A segunda solução seria usar fontes de energia mais eficientes. Atualmente, os centros de dados realizam várias conversões entre corrente alternada e corrente contínua, o que desperdiça energia e gera calor, aumentando a necessidade de resfriamento. Seria muito mais eficiente alimentar os servidores diretamente de uma fonte central de corrente contínua. O centro de dados Data393, de Denver, no Colorado, tentou essa técnica e diz poder reduzir o consumo em quase 20%. O problema é que não há um padrão único para fontes de energia de corrente contínua, portanto tais economias não podem ser facilmente alcançadas em um centro de dados repleto de equipamentos de diferentes vendedores. O desenvolvimento de um novo padrão de fornecimento de energia é um dos objetivos do novo consórcio.

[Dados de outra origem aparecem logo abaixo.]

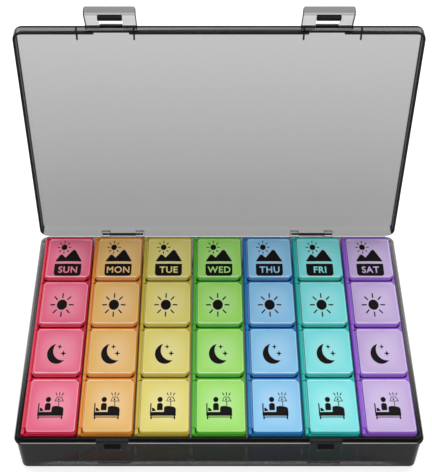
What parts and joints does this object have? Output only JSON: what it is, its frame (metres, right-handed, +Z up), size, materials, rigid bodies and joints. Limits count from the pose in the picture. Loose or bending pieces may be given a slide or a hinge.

A terceira solução é o uso mais cuidadoso dos sistemas de resfriamento. A HP, por exemplo, desenvolveu um sistema chamado de Dynamic Smart Colling (resfriamento dinâmico inteligente), que conecta os sensores de temperatura instalados nos servidores ao ar-condicionado, de forma que o ar resfriado seja direcionado a cada servidor em particular quando necessário. Tais sistemas podem reduzir os custos com resfriamento entre 25% e 40%, segundo Paul Perez, da HP. Mais uma vez, no entanto, são necessários padrões para assegurar que os diferentes sensores e sistemas de resfriamento possam "comunicar-se" entre si.

Tudo isso, levará tempo. "Até agora, é tudo conversa", diz Kumar. Os custos com energia continuarão a subir e rivalizarão com os gastos anuais nos próprios aparelhos até 2010, prevê Scaramella. À medida que os administradores fiquem mais desconfortáveis com os custos de energia, ficarão mais interessados em substituir os velhos servidores por novos, com chips de vários núcleos; instalar fontes de energia mais eficientes; e adotar sistemas de resfriamento mais avançados - em outras palavras, em comprar montes de novos equipamentos. Para os vendedores, as contas de eletricidade cada vez mais caras representam uma grande oportunidade.